* _What the task asks_
Every line containing the word "from" needs to be found and copied.

* _Material supplied_
◆ ◆ ◆ ◆

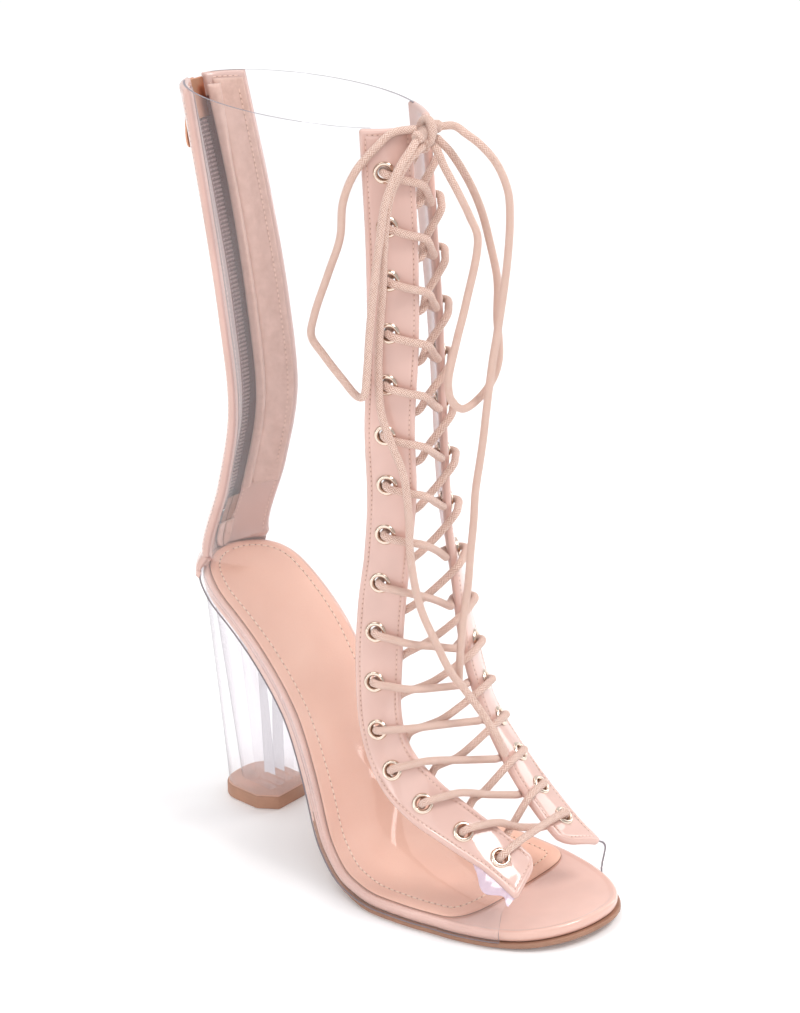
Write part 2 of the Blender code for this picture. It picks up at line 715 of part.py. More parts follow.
EYELET_PLACES = {side: eyelet_rows(side) for side in (-1, 1)}
TIPS = {side: places[0] for side, places in EYELET_PLACES.items()}
EYELETS = {side: places[1] for side, places in EYELET_PLACES.items()}


def sole_rows(count):
    """Row numbers whose feet share out the sole's edge from toe to heel, closer where it turns more."""
    rows = np.linspace(FRONT_ROW, HEEL_ROW, 300)
    feet = np.array([section(min(row, HEEL_ROW - 1e-6))["foot"][-1] for row in rows])
    runs = np.diff(feet, axis=0)
    steps = np.linalg.norm(runs, axis=1)
    turns = np.linalg.norm(np.diff(runs / steps[:, None], axis=0, append=[runs[-1] / steps[-1]]), axis=1)
    places = np.r_[0, np.cumsum(steps + TURN_WEIGHT * turns)]
    return [float(row) for row in np.interp(np.linspace(0, places[-1], count + 1), places, rows)]


def grid_lines():
    """Lines of the upper's grid from toe to collar: (row at the throat by side, row at the foot, eyelet number).

    Each eyelet's cell lies between two lines. Wide gaps between cells are split, and one line meets the
    heel's tip, where the sole ends and the back begins.
    """
    ends = {
        side: [FRONT_ROW, TIPS[side], *[edge for low, _, high in EYELETS[side] for edge in (low, high)], COLLAR_ROW]
        for side in (-1, 1)
    }
    middle = (np.array(ends[-1]) + np.array(ends[1])) / 2
    lines = []
    for i in range(len(middle) - 1):
        has_eyelet = i >= 2 and i % 2 == 0 and i // 2 <= EYELET_COUNT
        parts = 1 if has_eyelet else math.ceil((middle[i + 1] - middle[i]) / MOST_ROW_STEP)
        for part in range(parts):
            share = part / parts
            rows = {side: ends[side][i] + (ends[side][i + 1] - ends[side][i]) * share for side in (-1, 1)}
            foot = middle[i] + (middle[i + 1] - middle[i]) * share
            lines.append([rows, foot, i // 2 - 1 if has_eyelet else None])
    lines.append([{-1: COLLAR_ROW, 1: COLLAR_ROW}, float(COLLAR_ROW), None])
    heel_line = min(range(len(lines)), key=lambda i: abs(lines[i][1] - HEEL_ROW))
    for line, row in zip(lines, sole_rows(heel_line)):
        line[1] = row
    return lines, heel_line


LINES, HEEL_LINE = grid_lines()
ZIP_LINE = next(i for i, line in enumerate(LINES) if line[1] > ZIP_LOW_ROW)
FLAP_COLUMNS = (0.0, EYELET_INSET - EYELET_CELL, EYELET_INSET + EYELET_CELL, EYESTAY_WIDTH)
SIDE_SHARES = (0.25, 0.5, 0.75)
BACK_COLUMNS = (1.0, 0.78, 0.56, 0.36, ZIP_HALF / STRIP_WIDTH_LOW, 0.0)
CLEAR_COLUMN = 2
STRIP_COLUMN = len(FLAP_COLUMNS) + len(SIDE_SHARES)
SLIT_COLUMN = STRIP_COLUMN + 2
ZIP_COLUMN = STRIP_COLUMN + 4
FOOT_COLUMN = STRIP_COLUMN + 5
SKIRT_DEPTHS = (2.4, 4.7)


def grid_place(line, side, column):
    """Row number and distance along the section of a grid point."""
    rows, foot_row, _ = LINES[line]
    row = rows[side]
    if column < len(FLAP_COLUMNS):
        return row, section(row)["gap"][side] + FLAP_COLUMNS[column]
    if column < STRIP_COLUMN:
        share = SIDE_SHARES[column - len(FLAP_COLUMNS)] * strip_share(foot_row, side)
    else:
        back = BACK_COLUMNS[column - STRIP_COLUMN]
        share = 1.0 - back * (1.0 - strip_share(foot_row, side))
    row += (foot_row - row) * share
    start = section(row)["gap"][side] + EYESTAY_WIDTH
    return row, start + (reach(row, side) - start) * share


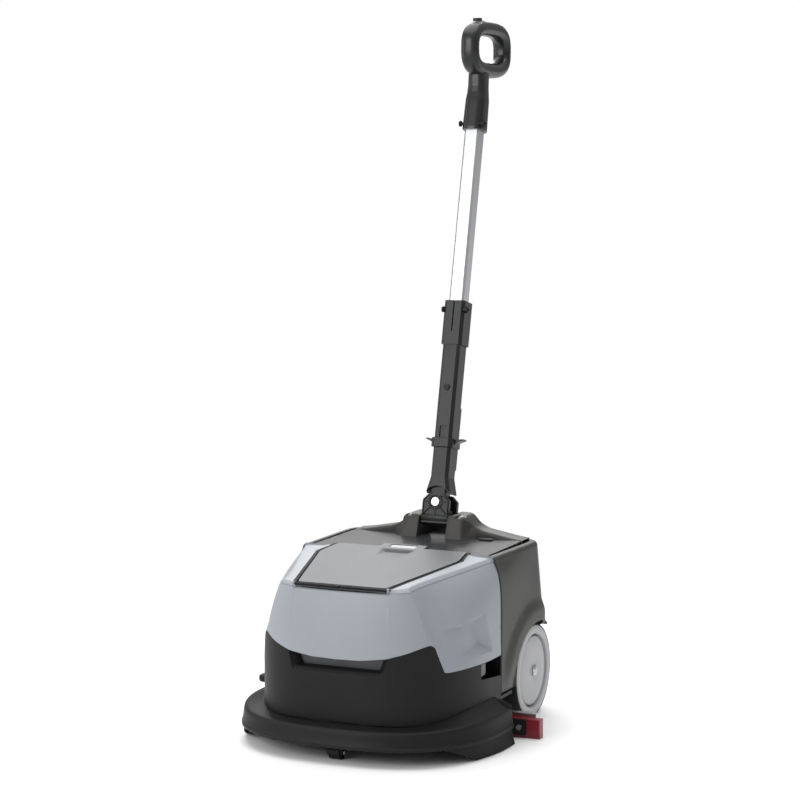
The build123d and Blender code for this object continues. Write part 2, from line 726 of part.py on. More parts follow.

◆ ◆ ◆ ◆

* _Result of the task_
    """Row numbers whose feet share out the sole's edge from toe to heel, closer where it turns more."""
    """Lines of the upper's grid from toe to collar: (row at the throat by side, row at the foot, eyelet number).
The build123d and Blender code for this object continues. Write part 2, from line 726 of part.py on. More parts follow.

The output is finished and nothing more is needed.